Ukraine continues to produce armour steel today. Castings and parts made of specialty steel are made at specialised forging, casting and armoured vehicle manufacturing plants. Metinvest Group’s integrated steelmakers also make armour plates. For example, Kharkiv’s Malysheva Plant uses special steel produced in Ukraine to manufacture hulls for BTR-4 armoured personnel carriers.

High-strength anti-projectile armour steel produced by Ukrainian steelmakers is also used to manufacture the hull and turret of the Oplot, the country’s most modern main battle tank, which entered service in 2009. The excellent performance of this metal was achieved thanks to the use of alloying agents, such as chromium, molybdenum, nickel, manganese and vanadium. The plates underwent heat treatment and hardening by additional rolling.

Modern military technology is developed in strict secrecy, including armour plates. Many countries are looking to obtain such secrets, especially those with no experience in developing and using steel for military equipment.

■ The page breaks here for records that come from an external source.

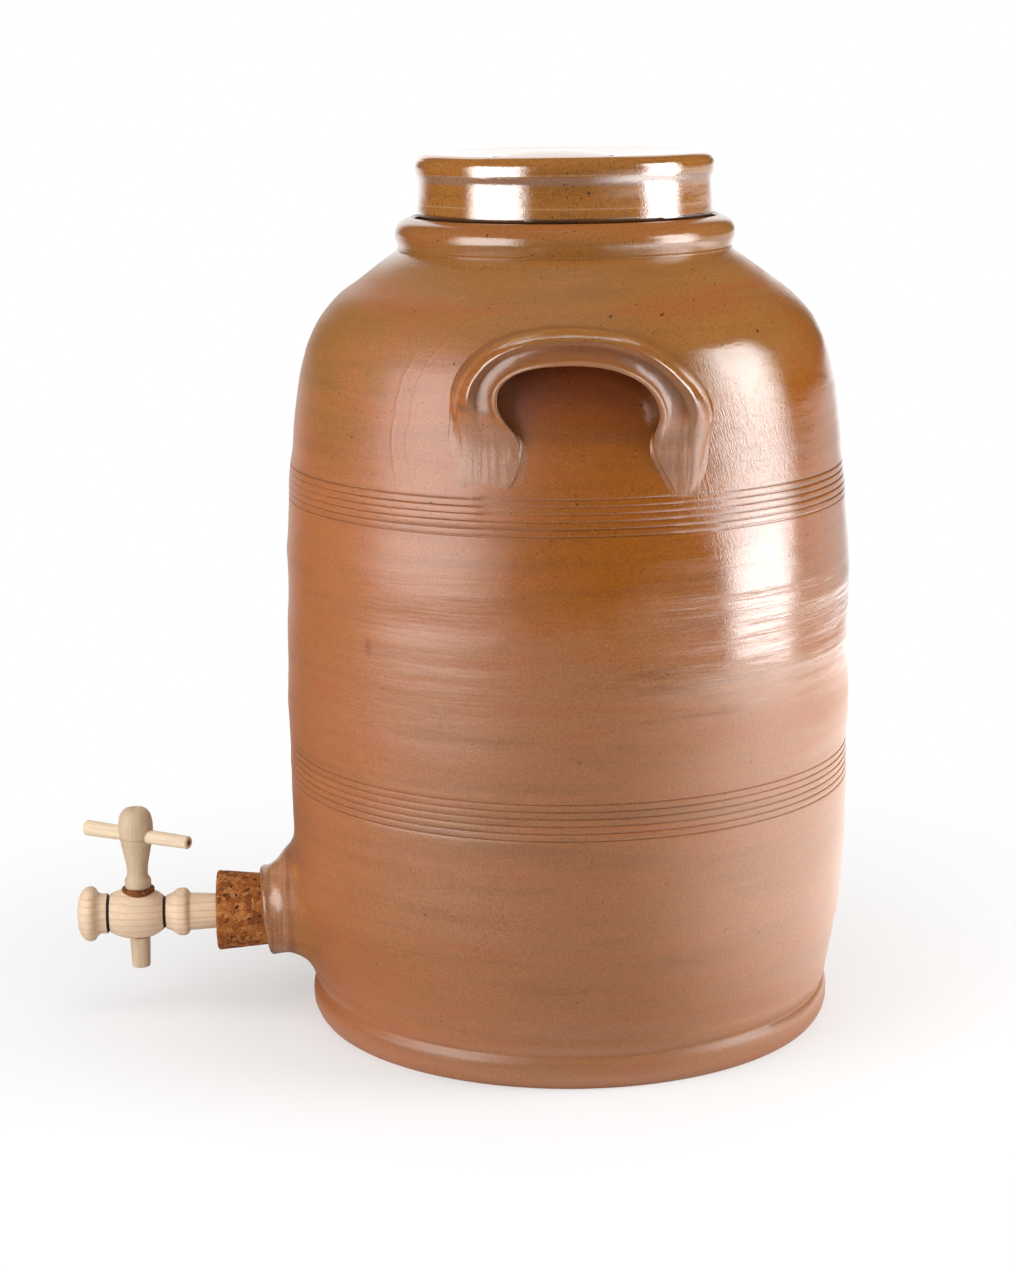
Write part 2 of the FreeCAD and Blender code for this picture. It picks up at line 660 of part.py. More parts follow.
def make_lid_knob():
    """Low button with an undercut edge to lift the lid by."""
    body = new_body("lid_knob")
    turned_solid(body, "lid_knob_outline", [
        ("0", "lid_dish_height"),
        ("knob_root_radius", "lid_dish_height"),
        ("knob_radius", "knob_low_height"),
        ("knob_edge_radius", "knob_edge_height"),
        ("knob_crown_radius", "knob_crown_height"),
        ("0", "knob_crown_height"),
    ], {1: ("knob_neck_bend", -1), 2: ("knob_side_bend", 1), 3: ("knob_crown_bend", 1)}, "V_Axis")
    return body


# ---------------------------------------------------------------- tap

def at_key_axis(body, rise="0"):
    """Put a body's own origin where the key's axis crosses the barrel's axis."""
    body.setExpression("Placement.Base.x", bound("-key_reach"))
    body.setExpression("Placement.Base.z", bound(f"tap_height + {rise}"))


SLEEVE_HOLE = [
    ("0", "-bulb_radius - cutter_margin"),
    ("0", "sleeve_top + cutter_margin"),
    ("sleeve_top_radius", "sleeve_top + cutter_margin"),
    ("sleeve_top_radius", "sleeve_top"),
    ("sleeve_base_radius", "-sleeve_base"),
    ("sleeve_base_radius", "-bulb_radius - cutter_margin"),
]


def make_barrel():
    """Turned barrel: end knob, burnt ring, bulb, burnt ring, bead and tapered stem, bored."""
    body = new_body("tap_barrel")
    face = "key_reach - bung_outer_reach"
    turned_solid(body, "barrel_outline", [
        ("-end_face", "0"),
        ("-end_face", "end_face_radius"),
        ("-end_knob_place", "end_knob_radius"),
        ("-end_knob_back", "end_neck_radius"),
        ("-end_ring_outer", "end_neck_radius"),
        ("-(end_ring_outer + end_ring_inner) / 2", "end_ring_radius"),
        ("-end_ring_inner", "bulb_end_radius"),
        ("0", "bulb_radius"),
        ("bulb_right_place", "bulb_right_radius"),
        ("stem_ring_place", "stem_ring_radius"),
        ("bead_start", "bead_start_radius"),
        ("bead_place", "bead_radius"),
        ("bead_end", "stem_radius"),
        (face, "stem_face_radius"),
        ("stem_end", "stem_end_radius"),
        ("stem_end", "0"),
    ], {
        1: ("end_knob_bend", -1), 2: ("end_knob_back_bend", 1), 6: ("bulb_left_bend", -1),
        7: ("bulb_right_bend", -1), 10: ("bead_rise_bend", -1), 11: ("bead_fall_bend", -1),
    }, "H_Axis")
    turned_cut(body, "key_hole", SLEEVE_HOLE, {}, "V_Axis")
    turned_cut(body, "water_way", [
        ("0", "0"),
        ("stem_end + cutter_margin", "0"),
        ("stem_end + cutter_margin", "stem_bore_radius"),
        ("0", "stem_bore_radius"),
    ], {}, "H_Axis")
    at_key_axis(body)
    return body


def shank_radius_at(level, gap="0"):
    """Radius of the key's shank between the ends of the sleeve."""
    slope = "(shank_top_radius - shank_base_radius) / (sleeve_top + sleeve_base)"
    return f"shank_base_radius + (({level}) + sleeve_base) * {slope} + {gap}"


def make_sleeve():
    """Cork liner of the key hole, with a port towards the stem's water way."""
    body = new_body("key_cork_sleeve")
    turned_solid(body, "sleeve_outline", [
        (shank_radius_at("-sleeve_base", "fit_gap"), "-sleeve_base"),
        ("sleeve_base_radius", "-sleeve_base"),
        ("sleeve_top_radius", "sleeve_top"),
        (shank_radius_at("sleeve_top", "fit_gap"), "sleeve_top"),
    ], {}, "V_Axis")
    turned_cut(body, "sleeve_port", [
        ("0", "0"),
        ("sleeve_top_radius + cutter_margin", "0"),
        ("sleeve_top_radius + cutter_margin", "port_radius"),
        ("0", "port_radius"),
    ], {}, "H_Axis")
    at_key_axis(body)
    return body


def make_key():
    """Turned key that is also the spout: bored up from below, with a side port."""
    body = new_body("tap_key")
    turned_solid(body, "key_outline", [
        ("key_bore_radius", "-spout_end"),
        ("spout_radius - spout_round", "-spout_end"),
        ("spout_radius", "-spout_end + spout_round"),
        ("shank_base_radius", "-sleeve_base"),
        (shank_radius_at("key_collar_low"), "key_collar_low"),
        ("key_collar_radius", "key_collar_low"),
        ("key_waist_start_radius", "key_collar_top"),
        ("key_waist_radius", "key_waist_height"),
        ("key_flank_radius", "key_flank_height"),
        ("key_flank_radius - key_groove_depth", "(key_flank_height + key_head_low) / 2"),
        ("key_flank_radius", "key_head_low"),
        ("key_head_radius", "key_head_place"),
        ("key_top_radius", "key_top"),
        ("key_dimple_radius", "key_top"),
        ("0", "key_top - key_dimple_depth"),
        ("0", "key_bore_top"),
        ("key_bore_radius", "key_bore_top - key_bore_radius / 2"),
    ], {
        1: ("spout_round", 1), 5: ("key_collar_bend", 1), 7: ("key_flank_bend", -1),
        10: ("key_head_low_bend", 1), 11: ("key_head_bend", 1),
    }, "V_Axis")
    bar_hole = new_sketch(body, "bar_hole", "XZ_Plane", shift="crossbar_rise")
    draw_outline(bar_hole, [
        ("-crossbar_left", "0"),
        ("crossbar_right", "0"),
        ("crossbar_right", "crossbar_right_radius"),
        ("-crossbar_left", "crossbar_left_radius"),
    ])
    removed(body, lambda: revolve(body, bar_hole, "H_Axis", "PartDesign::Groove"))
    port = new_sketch(body, "key_port", "XZ_Plane")
    draw_circle(port, ("0", "0"), "port_radius")
    pocket_to(body, port, "shank_top_radius + cutter_margin", reverse=True)
    at_key_axis(body)
    body.setExpression("Placement.Rotation.Angle", bound("key_turn_at_rest"))
    return body


def make_crossbar():
    """Tapered dowel through the head of the key."""
    body = new_body("key_crossbar")
    slope = "((crossbar_left_radius - crossbar_right_radius) / (crossbar_left + crossbar_right))"
    turned_solid(body, "crossbar_outline", [
        ("-crossbar_left", "0"),
        ("-crossbar_left", "crossbar_left_radius - crossbar_edge"),
        ("-crossbar_left + crossbar_edge", f"crossbar_left_radius - crossbar_edge * {slope}"),
        ("crossbar_right - crossbar_edge", f"crossbar_right_radius + crossbar_edge * {slope}"),
        ("crossbar_right", "crossbar_right_radius - crossbar_edge"),
        ("crossbar_right", "0"),
    ], {}, "H_Axis")
    at_key_axis(body, "crossbar_rise")
    body.setExpression("Placement.Rotation.Angle", bound("key_turn_at_rest"))
    return body


# ---------------------------------------------------------------- build and export

def check_and_export(pieces):
    """Stop on any failed object or bad shape, then write one STEP file a piece."""
    doc.recompute()
    for item in doc.Objects:
        if "Invalid" in item.State or "Error" in item.State:
            raise RuntimeError(f"{item.Name} failed: {item.State}")
    for piece in pieces:
        shape = piece.Shape
        if shape.isNull() or not shape.isValid() or len(shape.Solids) != 1:
            raise RuntimeError(f"{piece.Label} has a bad shape: {len(shape.Solids)} solids")
    os.makedirs("parts", exist_ok=True)
    for piece in pieces:
        piece.Shape.exportStep(f"parts/{piece.Label}.step")
        box = piece.Shape.BoundBox
        print(f"{piece.Label}: volume {piece.Shape.Volume / 1000:.2f} cm3,"
              f" X {box.XMin:.2f} {box.XMax:.2f}, Y {box.YMin:.2f} {box.YMax:.2f},"
              f" Z {box.ZMin:.2f} {box.ZMax:.2f}")


fill_sheet()
check_and_export([
    make_jar(),
    make_lug("handle_front", 0),
    make_lug("handle_back", 180),
    make_boss(),
    make_lid(),
    make_lid_knob(),
    make_bung(),
    make_barrel(),
    make_sleeve(),
    make_key(),
    make_crossbar(),
])
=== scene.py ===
import math
from collections import namedtuple
from types import SimpleNamespace

import bpy
from mathutils import Matrix, Vector


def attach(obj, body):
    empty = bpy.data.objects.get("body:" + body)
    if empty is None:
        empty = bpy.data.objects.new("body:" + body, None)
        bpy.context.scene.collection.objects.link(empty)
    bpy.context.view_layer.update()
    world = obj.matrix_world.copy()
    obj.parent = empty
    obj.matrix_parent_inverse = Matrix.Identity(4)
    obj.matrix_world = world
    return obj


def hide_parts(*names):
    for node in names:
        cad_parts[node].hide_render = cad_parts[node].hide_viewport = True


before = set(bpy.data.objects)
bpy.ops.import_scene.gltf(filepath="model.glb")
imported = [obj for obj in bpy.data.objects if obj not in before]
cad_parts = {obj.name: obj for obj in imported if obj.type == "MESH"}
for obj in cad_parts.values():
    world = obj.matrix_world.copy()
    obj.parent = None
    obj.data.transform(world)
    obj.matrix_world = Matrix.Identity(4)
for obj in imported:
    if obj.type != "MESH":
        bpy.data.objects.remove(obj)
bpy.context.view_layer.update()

# Stoneware water pot: thrown jar with comb lines, lug handles, lid, boss, cork bung and wooden tap.
# Sizes are in millimetres and angles in degrees, unless a comment says otherwise; MM turns a size into
# metres. The origin is the middle of the foot, Z is the jar's axis, the tap points along -X and the
# front lug is at -Y.
MM = 0.001
FULL_TURN = 2 * math.pi
SAME_PLACE = 0.01 * MM

# ---------------------------------------------------------------- sizes

# The jar's outline: radius and height of each corner. Bends, here and below, are given for the side that
# starts at the corner with this number: radius of the arc, and +1 to turn left or -1 to turn right.
WALL = [(114.6, 0), (116.7, 6.5), (116.3, 12.2), (115, 13.4), (114.9, 14.3), (116, 16.6),
        (116.5, 19.6), (116.55, 22), (124.15, 80), (124.6, 165),
        (117.9, 276.35), (114.3, 295.1), (94.8, 323.9), (72.3, 340.6)]
WALL_BENDS = {0: (8.25, 1), 1: (12, 1), 7: (253.3, 1), 9: (928.7, 1), 10: (137.2, 1), 11: (52.7, 1)}
COLLAR = [(72.3, 340.6), (72.6, 341.3), (71.9, 342), (73, 345), (73.5, 347.2), (71.2, 352.6),
          (66.4, 354.8), (65.4, 353.8), (65.4, 347), (55, 347), (55, 335.5)]
COLLAR_BENDS = {3: (7.5, 1), 4: (7.2, 1), 5: (14, 1)}
INSIDE = [(55, 335.5), (86, 317), (108.9, 276.35), (115.6, 165), (115.15, 80),
          (107.2, 26), (93.2, 12), (0, 12)]
INSIDE_BENDS = {1: (46, -1), 2: (928.7, -1), 4: (253.3, -1), 5: (14, -1)}

COMB_LINES = 6
COMB_BANDS = {"low": (110.5, 3.08), "high": (235.3, 2.96)}
# One groove of the comb from below upwards: place in mm from its middle, and height above the wall.
COMB_GROOVE = [(-1.5, 0.06), (-0.8, 0.05), (-0.40, -0.02), (-0.12, -0.38), (0.12, -0.38),
               (0.40, -0.02), (0.8, 0.05), (1.5, 0.06)]

# Where the comb's lines are worn or wiped away: from and to in x and in z, and rounds of smoothing.
COMB_WORN = [(-43, -12, 242.5, 253.5, 14), (-12, 62, 240.5, 253.5, 2), (36, 52, 234, 253.5, 8),
             (-43, -12, 234, 242.5, 2)]

# The outside that throwing left uneven: its lowest and highest place and its least radius.
UNEVEN_LOW = 4
UNEVEN_HIGH = 350
UNEVEN_RADIUS = 70
COMBED_RADIUS = 117.5

TAP_HEIGHT = 44.3
TAP_BORE = [(0, -130), (14.9, -130), (14.9, -100), (0, -100)]
KEY_REACH = 195.4
KEY_TURN = -30.0
CROSSBAR_RISE = 36.7

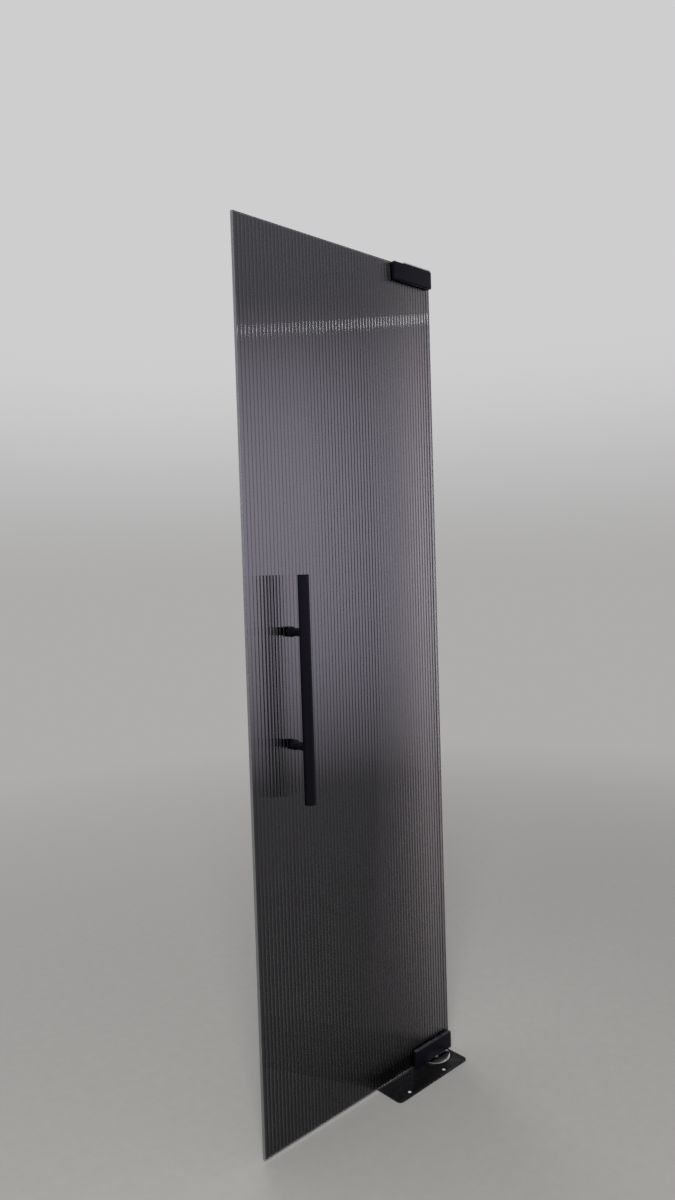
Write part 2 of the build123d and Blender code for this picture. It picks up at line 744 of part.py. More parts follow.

Clad in Steel: The Evolution of Armour Steel

The production of civilian armoured vehicles has its own secrets, driven by business advantages, competition and the clientele of such shops. They are not just businessmen and politicians looking to protect themselves and others close to them. Armoured vehicles are also bought by the police, cash-in-transit service providers and other security services. While protection is paramount for some clients (for example, during the transport of cash and valuables), secrecy matters most for others (such as for the transfer of important witnesses). Regardless, the use of ballistic steel plates ensures that all these vehicles provide the necessary level of security.